University of Osaka achieves battery-free EEG transmission powered by human body heat at Expo 2025

University of Osaka researchers demonstrate a wireless EEG system that harvests energy from body heat, operating reliably even in 32°C outdoor heat.

By: AXL Media

Published: Apr 28, 2026, 9:33 AM EDT

Source: Information for this report was sourced from EurekAlert!

Engineering a Sustainable Shift Toward Maintenance Free Health Monitoring

Researchers at the University of Osaka have achieved a significant milestone in wearable technology by developing a wireless EEG transmission system that requires no external batteries. By utilizing thermoelectric energy harvesting, the device captures the subtle temperature difference between human skin and the surrounding air to power its internal circuitry. This innovation addresses a primary hurdle in long term medical observation, where the power demands of continuous sensing often lead to heavy battery packs and frequent maintenance schedules that disrupt patient care.

Overcoming Thermal Equilibrium Challenges in High Temperature Environments

The efficiency of energy harvesting typically drops as the external environment nears the temperature of the human body, a major obstacle for heat based power sources.
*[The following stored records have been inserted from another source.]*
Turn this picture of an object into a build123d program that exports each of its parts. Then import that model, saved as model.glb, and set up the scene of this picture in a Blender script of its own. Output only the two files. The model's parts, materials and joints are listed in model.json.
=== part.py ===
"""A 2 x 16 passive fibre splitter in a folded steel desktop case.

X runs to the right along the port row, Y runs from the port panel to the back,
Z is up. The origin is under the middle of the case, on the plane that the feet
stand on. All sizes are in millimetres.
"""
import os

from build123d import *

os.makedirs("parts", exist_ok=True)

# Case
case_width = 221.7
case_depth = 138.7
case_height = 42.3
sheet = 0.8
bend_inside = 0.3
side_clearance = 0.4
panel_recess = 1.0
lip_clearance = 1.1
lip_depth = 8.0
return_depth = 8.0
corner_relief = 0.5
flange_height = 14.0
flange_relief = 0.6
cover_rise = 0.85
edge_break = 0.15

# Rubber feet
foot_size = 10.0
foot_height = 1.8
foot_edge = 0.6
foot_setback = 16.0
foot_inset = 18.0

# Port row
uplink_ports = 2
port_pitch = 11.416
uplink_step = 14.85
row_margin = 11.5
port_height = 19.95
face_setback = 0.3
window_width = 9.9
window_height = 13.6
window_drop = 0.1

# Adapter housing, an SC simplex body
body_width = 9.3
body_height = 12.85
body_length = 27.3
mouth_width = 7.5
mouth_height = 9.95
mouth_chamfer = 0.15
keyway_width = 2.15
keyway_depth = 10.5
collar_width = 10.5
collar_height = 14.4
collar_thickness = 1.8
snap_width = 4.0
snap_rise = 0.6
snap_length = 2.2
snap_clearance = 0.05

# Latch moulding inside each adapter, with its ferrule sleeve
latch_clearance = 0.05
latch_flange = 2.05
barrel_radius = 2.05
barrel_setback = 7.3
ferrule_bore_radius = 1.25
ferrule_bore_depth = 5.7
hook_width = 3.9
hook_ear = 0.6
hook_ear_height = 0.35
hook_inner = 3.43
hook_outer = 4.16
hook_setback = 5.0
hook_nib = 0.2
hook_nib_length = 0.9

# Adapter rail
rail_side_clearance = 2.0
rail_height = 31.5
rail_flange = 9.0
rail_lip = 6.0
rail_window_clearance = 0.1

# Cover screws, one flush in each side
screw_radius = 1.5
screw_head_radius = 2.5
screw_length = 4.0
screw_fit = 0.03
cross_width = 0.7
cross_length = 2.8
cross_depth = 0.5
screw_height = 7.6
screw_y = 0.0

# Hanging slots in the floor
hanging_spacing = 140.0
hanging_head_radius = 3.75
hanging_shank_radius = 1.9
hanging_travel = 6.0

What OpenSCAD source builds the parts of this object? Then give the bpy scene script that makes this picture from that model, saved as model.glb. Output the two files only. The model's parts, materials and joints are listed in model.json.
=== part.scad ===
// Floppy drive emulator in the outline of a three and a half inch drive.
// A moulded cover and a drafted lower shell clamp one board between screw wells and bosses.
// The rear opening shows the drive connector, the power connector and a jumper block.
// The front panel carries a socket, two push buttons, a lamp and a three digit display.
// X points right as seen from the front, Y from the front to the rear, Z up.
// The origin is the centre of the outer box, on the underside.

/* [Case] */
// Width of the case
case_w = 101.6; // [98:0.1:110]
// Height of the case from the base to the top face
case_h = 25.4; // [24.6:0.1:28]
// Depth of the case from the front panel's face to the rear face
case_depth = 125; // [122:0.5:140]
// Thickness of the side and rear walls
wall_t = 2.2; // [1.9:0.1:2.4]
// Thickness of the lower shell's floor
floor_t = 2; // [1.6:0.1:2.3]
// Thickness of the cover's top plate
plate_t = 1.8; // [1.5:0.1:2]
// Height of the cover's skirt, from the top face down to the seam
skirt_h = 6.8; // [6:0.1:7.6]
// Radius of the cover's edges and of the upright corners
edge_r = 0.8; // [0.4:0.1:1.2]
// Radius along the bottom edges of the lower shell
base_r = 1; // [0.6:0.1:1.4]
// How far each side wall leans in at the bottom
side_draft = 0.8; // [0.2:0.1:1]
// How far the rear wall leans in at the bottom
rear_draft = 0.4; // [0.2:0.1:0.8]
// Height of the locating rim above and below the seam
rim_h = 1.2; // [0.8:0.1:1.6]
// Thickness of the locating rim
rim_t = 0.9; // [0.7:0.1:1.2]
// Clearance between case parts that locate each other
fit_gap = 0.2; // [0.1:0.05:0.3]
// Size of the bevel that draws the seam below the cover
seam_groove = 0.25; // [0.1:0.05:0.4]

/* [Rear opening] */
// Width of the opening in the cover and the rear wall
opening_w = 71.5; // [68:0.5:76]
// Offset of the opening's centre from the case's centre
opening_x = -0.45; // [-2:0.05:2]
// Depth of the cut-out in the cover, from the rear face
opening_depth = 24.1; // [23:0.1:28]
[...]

However, the team demonstrated their system’s resilience during a live trial at Expo 2025 in Osaka, where the device continued to transmit data in ambient temperatures exceeding 32°C. According to lead author Daisuke Kanemoto, the system remains reliable even when the thermal gap is only a few degrees, proving that such technologies are viable for real world applications beyond the stable conditions of a laboratory.
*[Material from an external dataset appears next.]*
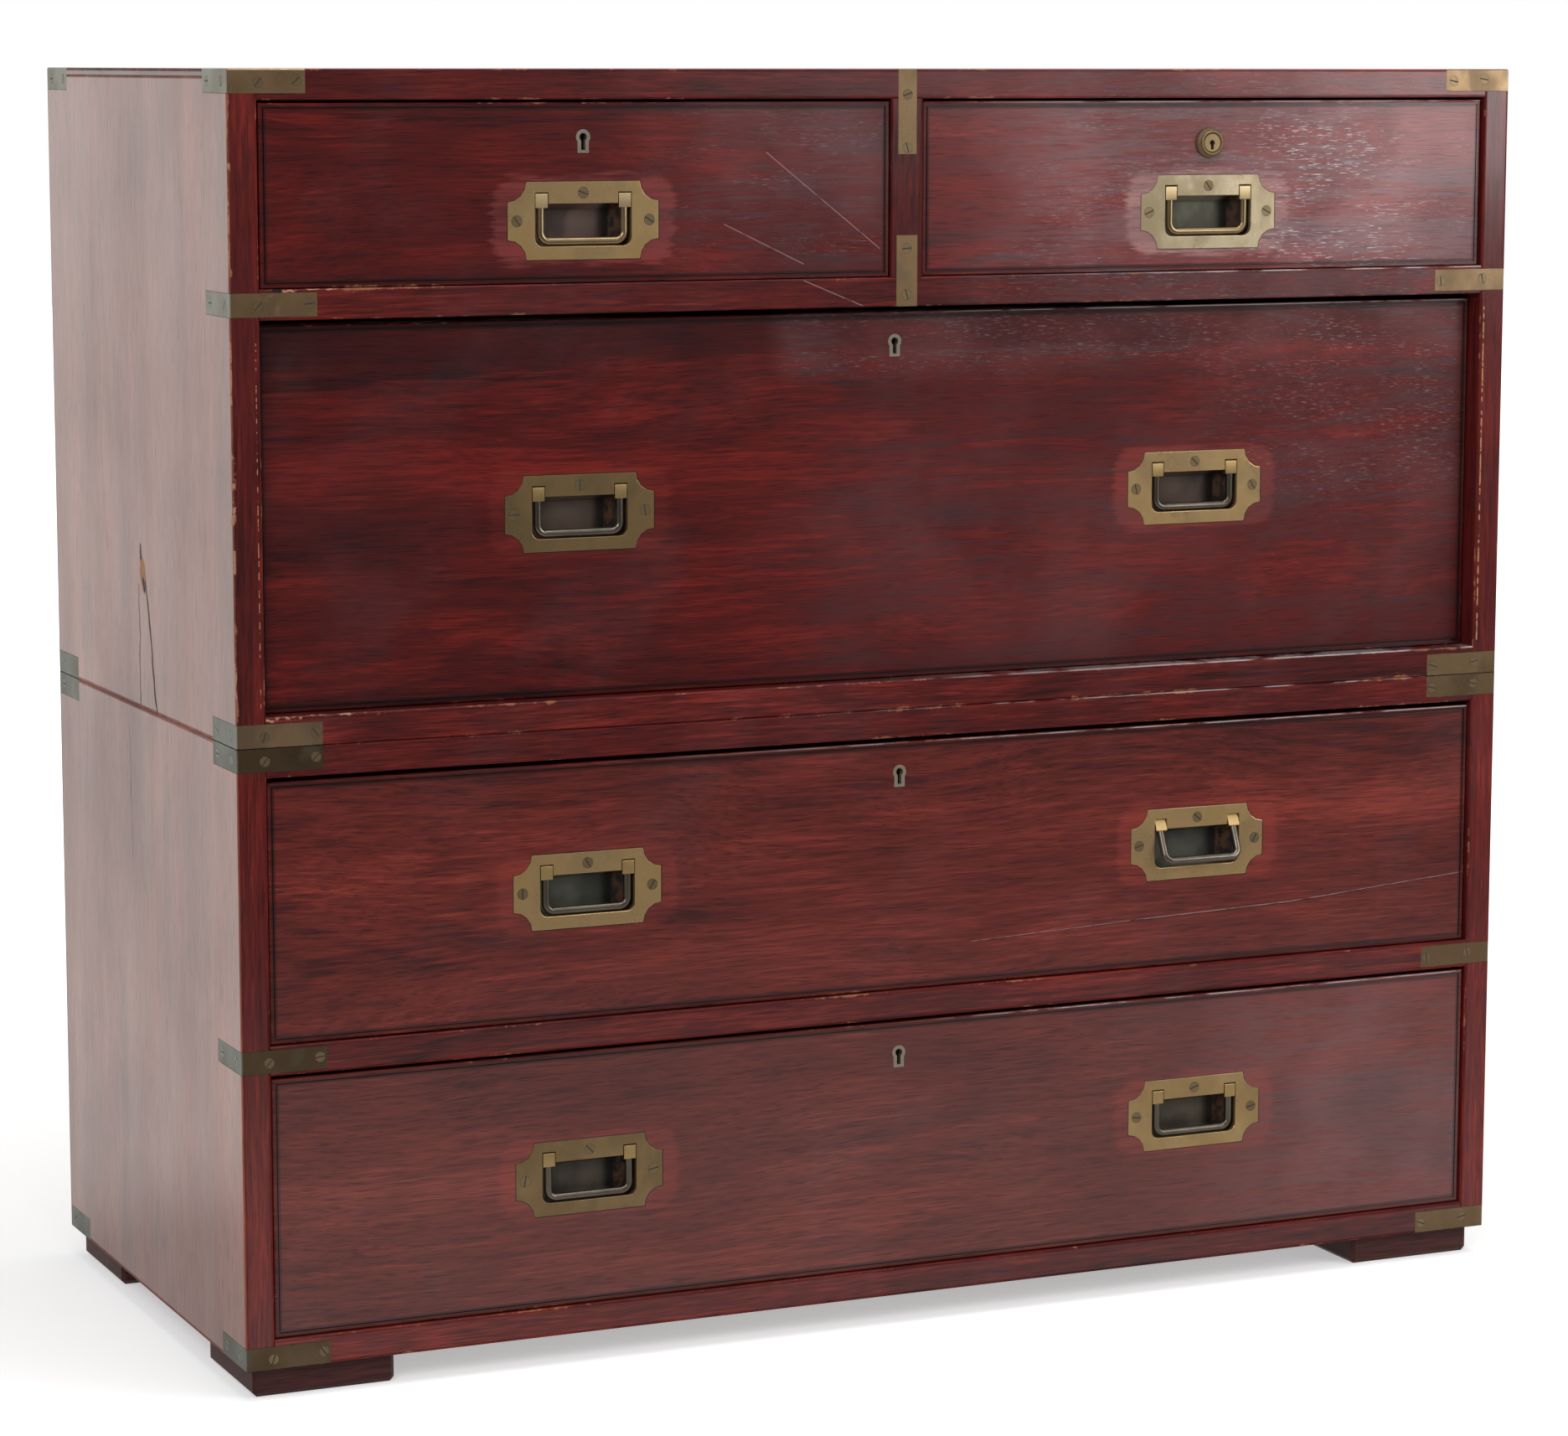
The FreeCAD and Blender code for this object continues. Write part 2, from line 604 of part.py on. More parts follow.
def lock_plug():
    """The turning plug of the round lock, with its key slot."""
    place = lock_place(BARREL_LOCKED)
    slot = keyhole(KEYHOLE_ROUND * 0.75, KEYHOLE_SLOT * 0.75, PLUG_DIAMETER / 3, PLUG_SLOT_DEPTH)
    return plug_space(BARREL_LOCKED, 0).cut(
        slot.translated(place - Vector(0, COLLAR_PROUD, 0)))


def lock(drawer):
    """The solids of one drawer's lock, without its moving bolt and plug."""
    body = lock_body(drawer).cut(bolt(drawer, BOLT_CLEARANCE))
    if drawer is BARREL_LOCKED:
        space = plug_space(drawer, PLUG_CLEARANCE)
        return [joined([body, barrel(drawer)]).cut(space)]
    return [body.cut(key_way(drawer)), escutcheon(drawer)]


def lock_pocket(drawer):
    """What is cut out of the front for the lock."""
    if drawer is BARREL_LOCKED:
        return [lock_body(drawer), sleeve(drawer)]
    return [lock_body(drawer), escutcheon_blank(drawer), key_way(drawer)]


# ---------------------------------------------------------------- flush pulls
# A pull is shaped about the middle of its plate: the plate's face at y = 0, depth along +Y.

def plate_blank():
    """The plate: a rectangle whose corners are scooped by quarter circles."""
    points = []
    for quarter, (side, end) in enumerate([(1, 1), (-1, 1), (-1, -1), (1, -1)]):
        corner = Vector(side * PLATE_WIDTH / 2, 0, end * PLATE_HEIGHT / 2)
        start = 270 + 90 * quarter
        points += arc_points(corner, PLATE_NOTCH, start, start - 90)
    return prism(points, Vector(0, PLATE_THICKNESS, 0))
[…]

Data Reconstruction Strategies to Minimize Device Energy Consumption

To achieve such low power operation, the researchers implemented a specialized system architecture that prioritizes data efficiency over raw transmission volume. By randomly undersampling the EEG signals, the wearable hardware significantly reduces the amount of information it must process and send wirelessly. A sophisticated algorithm on the receiver side then reconstructs the original, complex brainwave signals with high accuracy, ensuring that the reduction in power does not result in a loss of medical data integrity.